Ao longo do período do distanciamento social, vários contratantes praticaram mais de uma ação em relação ao empregado(a). A ação mais frequente foi a manutenção da relação de trabalho e remuneração, com ou sem suspensão do contrato, tendo a trabalhadora permanecido afastado, durante o distanciamento social (49,71%). A segunda ação mais frequente foi a manutenção da relação de trabalho com a mesma remuneração e a trabalhadora continuou a trabalhar normalmente ou parcialmente (26,24%). E a terceira resposta mais comum foi a demissão do trabalhadora ou não contratação dos serviços (12,62%).

Atividades de cuidado foram as mais mantidas

As ações dos patrões se diferenciam de acordo com o tipo de trabalho doméstico feito pela trabalhadora (Gráfico 2). Aquelas que desempenham atividades de cuidado dos membros do domicílio (cuidados de bebês, crianças e idosos) foram as mais mantidas trabalhando durante o isolamento social. Enquanto 55% das trabalhadoras de cuidados foram mantidas em suas atividades laborais, apenas 34% das trabalhadoras de atividades domésticas estavam na mesma situação. Esse resultado reforça a centralidade das atividades de cuidados no dia a dia das famílias, dado que essas demandas não podem simplesmente ser adaptadas ou adiadas. Trata-se de cuidados feitos diariamente e de modo constante. Isso também se confirma com a baixa manutenção de diaristas (20%), que raramente desempenham atividades de cuidados. Além disso, as diaristas foram as que mais vivenciaram o desemprego (18%), porque os seus serviços são solicitados com menor frequência, geralmente menos de 3 vezes por semana.

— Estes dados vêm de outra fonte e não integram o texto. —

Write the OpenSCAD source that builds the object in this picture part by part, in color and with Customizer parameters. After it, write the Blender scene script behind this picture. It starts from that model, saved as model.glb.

Os resultados da pesquisa evidenciam que as vulnerabilidades das trabalhadoras foram agravadas com a pandemia, pois aumentou o risco de contrair a Covid-19 para aquelas que continuaram trabalhando, e causou o desemprego e redução de renda para um quarto das contratadas pelos respondentes da pesquisa. Se por um lado, a pandemia evidencia a importância do trabalhador doméstico para parte dos contratantes, o que pode gerar a valorização monetária deste trabalho, por outro, alguns contratantes estão aprendendo a incorporar os serviços domésticos em suas rotinas, o que pode tornar o trabalhador doméstico menos necessário e, com isso, aumentar ainda mais o desemprego no país.